● **To be done**
Your task is to filter the data below down to the lines holding "objects".

──────── Data segment ────────

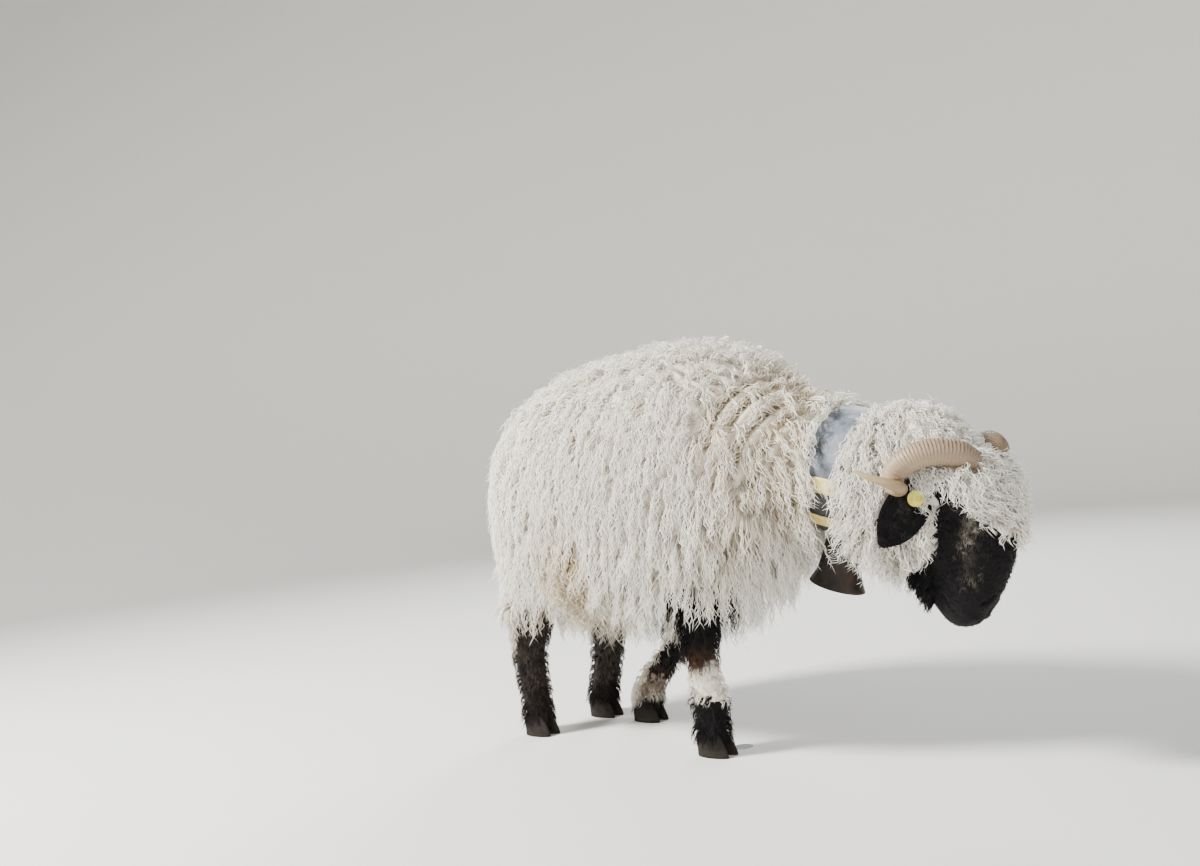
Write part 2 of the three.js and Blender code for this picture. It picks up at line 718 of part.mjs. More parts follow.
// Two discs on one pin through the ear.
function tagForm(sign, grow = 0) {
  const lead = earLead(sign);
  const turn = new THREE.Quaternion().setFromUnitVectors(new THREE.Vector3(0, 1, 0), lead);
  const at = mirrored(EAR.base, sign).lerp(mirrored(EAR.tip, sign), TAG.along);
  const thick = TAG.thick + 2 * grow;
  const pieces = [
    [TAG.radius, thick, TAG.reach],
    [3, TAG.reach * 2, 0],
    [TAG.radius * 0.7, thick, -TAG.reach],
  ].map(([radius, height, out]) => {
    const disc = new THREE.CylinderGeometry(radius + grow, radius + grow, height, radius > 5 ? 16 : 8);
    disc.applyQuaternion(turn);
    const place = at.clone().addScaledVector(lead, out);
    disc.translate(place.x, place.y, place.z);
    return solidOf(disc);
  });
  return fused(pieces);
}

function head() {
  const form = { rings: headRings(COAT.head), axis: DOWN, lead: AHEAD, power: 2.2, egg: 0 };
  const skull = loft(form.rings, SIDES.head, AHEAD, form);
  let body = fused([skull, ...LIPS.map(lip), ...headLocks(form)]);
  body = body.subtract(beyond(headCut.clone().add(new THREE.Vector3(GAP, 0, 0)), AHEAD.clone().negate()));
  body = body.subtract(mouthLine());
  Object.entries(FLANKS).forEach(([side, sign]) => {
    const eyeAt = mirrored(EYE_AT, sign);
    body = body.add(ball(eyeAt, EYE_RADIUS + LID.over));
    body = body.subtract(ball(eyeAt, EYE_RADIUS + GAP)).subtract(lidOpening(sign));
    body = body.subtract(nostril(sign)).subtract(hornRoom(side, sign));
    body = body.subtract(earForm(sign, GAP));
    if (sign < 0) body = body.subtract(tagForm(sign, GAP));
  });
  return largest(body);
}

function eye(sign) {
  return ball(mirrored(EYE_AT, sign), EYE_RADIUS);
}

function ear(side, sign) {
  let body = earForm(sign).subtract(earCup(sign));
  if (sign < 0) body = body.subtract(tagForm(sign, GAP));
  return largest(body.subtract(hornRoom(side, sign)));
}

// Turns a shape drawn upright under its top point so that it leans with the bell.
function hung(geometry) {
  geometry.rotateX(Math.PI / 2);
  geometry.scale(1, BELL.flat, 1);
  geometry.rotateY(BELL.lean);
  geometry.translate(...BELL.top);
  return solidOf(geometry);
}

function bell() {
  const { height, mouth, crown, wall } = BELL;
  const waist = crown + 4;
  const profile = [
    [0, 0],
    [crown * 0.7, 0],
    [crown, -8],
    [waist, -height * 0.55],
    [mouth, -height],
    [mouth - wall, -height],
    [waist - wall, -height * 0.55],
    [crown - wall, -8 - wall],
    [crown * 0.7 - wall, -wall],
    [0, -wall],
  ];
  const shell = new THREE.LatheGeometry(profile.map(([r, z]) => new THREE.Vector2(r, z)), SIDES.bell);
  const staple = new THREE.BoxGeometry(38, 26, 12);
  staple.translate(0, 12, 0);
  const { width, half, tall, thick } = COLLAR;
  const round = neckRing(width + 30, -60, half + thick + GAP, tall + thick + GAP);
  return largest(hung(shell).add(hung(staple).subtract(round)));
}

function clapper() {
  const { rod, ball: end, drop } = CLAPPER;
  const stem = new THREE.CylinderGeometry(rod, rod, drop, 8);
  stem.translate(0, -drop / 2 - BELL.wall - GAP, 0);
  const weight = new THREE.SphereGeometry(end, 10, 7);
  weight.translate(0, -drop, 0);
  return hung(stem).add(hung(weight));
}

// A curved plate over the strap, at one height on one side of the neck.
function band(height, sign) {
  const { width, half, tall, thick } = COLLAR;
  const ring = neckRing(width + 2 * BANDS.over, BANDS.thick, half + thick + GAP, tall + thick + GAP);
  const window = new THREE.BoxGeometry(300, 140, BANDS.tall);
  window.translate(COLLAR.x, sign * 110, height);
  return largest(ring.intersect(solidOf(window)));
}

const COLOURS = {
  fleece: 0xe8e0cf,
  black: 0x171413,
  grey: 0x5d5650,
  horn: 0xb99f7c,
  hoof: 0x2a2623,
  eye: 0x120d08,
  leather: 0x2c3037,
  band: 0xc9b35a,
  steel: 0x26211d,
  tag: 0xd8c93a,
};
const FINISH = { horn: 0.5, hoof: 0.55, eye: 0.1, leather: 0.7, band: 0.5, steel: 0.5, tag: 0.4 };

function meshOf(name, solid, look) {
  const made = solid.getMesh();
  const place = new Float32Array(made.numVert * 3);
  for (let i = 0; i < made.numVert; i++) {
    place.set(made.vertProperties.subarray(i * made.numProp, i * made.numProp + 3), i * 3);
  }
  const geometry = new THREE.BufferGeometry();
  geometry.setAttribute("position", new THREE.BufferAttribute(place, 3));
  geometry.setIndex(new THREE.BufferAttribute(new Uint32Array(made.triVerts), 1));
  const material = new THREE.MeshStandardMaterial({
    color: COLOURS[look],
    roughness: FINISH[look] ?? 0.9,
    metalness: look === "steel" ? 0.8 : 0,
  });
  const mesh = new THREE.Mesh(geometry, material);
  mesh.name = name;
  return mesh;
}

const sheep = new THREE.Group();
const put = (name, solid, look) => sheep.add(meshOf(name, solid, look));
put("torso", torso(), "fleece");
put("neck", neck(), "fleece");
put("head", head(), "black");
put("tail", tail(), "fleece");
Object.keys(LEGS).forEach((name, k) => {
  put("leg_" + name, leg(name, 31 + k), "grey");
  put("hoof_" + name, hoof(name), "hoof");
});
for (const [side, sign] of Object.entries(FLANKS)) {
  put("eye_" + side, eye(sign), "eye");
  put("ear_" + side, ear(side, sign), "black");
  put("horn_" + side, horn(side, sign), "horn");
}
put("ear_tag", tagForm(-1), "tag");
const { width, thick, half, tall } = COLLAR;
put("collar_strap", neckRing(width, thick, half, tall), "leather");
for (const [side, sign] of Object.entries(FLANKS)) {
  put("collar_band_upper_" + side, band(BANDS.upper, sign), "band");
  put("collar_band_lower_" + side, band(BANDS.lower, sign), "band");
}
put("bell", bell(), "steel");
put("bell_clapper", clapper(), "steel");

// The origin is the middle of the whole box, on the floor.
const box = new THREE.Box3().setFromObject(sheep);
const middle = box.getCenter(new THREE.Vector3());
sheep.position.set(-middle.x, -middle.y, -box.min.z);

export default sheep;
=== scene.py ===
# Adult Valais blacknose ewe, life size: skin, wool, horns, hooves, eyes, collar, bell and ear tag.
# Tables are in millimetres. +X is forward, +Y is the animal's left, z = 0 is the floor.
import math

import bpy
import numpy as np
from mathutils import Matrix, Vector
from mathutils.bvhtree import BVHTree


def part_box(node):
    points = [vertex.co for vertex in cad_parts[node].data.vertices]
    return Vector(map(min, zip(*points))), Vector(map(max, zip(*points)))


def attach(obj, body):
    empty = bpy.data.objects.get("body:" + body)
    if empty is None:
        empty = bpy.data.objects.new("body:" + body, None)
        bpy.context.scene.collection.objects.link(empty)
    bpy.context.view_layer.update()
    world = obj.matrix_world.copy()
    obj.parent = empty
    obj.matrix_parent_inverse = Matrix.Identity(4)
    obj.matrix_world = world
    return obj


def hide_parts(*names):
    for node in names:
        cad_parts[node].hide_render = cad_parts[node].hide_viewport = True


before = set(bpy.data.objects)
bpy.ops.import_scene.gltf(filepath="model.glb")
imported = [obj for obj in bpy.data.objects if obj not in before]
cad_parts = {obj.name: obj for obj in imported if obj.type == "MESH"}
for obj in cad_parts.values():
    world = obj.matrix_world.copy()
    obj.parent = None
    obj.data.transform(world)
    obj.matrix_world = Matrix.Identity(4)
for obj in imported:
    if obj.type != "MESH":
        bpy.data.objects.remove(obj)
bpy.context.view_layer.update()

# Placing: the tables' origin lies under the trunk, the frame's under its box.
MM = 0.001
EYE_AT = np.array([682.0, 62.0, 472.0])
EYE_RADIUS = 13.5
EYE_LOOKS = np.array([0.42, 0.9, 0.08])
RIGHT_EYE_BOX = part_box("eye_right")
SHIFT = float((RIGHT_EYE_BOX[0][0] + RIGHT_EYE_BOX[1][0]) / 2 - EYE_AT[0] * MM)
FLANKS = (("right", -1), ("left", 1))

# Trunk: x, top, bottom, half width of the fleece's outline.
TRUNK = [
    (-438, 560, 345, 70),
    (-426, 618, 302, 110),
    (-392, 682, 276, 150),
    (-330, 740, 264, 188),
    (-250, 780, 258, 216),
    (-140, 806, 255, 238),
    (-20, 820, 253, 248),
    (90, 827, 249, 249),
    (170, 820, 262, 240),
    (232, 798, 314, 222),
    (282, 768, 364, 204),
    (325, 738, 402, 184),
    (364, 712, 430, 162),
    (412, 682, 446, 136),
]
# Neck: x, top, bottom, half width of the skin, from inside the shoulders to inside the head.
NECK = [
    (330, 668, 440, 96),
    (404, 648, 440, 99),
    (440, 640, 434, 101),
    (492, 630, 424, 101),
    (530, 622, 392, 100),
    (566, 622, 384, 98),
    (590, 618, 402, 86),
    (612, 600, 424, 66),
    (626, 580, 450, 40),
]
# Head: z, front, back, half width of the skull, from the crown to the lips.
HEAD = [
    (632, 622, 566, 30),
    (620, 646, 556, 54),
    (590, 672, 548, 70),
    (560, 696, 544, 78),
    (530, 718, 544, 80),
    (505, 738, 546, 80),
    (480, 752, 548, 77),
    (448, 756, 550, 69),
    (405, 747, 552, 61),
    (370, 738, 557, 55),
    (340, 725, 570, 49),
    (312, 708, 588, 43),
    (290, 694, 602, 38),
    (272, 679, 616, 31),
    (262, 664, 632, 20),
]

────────

● **Final result**
    empty = bpy.data.objects.get("body:" + body)
        empty = bpy.data.objects.new("body:" + body, None)
        bpy.context.scene.collection.objects.link(empty)
before = set(bpy.data.objects)
imported = [obj for obj in bpy.data.objects if obj not in before]
        bpy.data.objects.remove(obj)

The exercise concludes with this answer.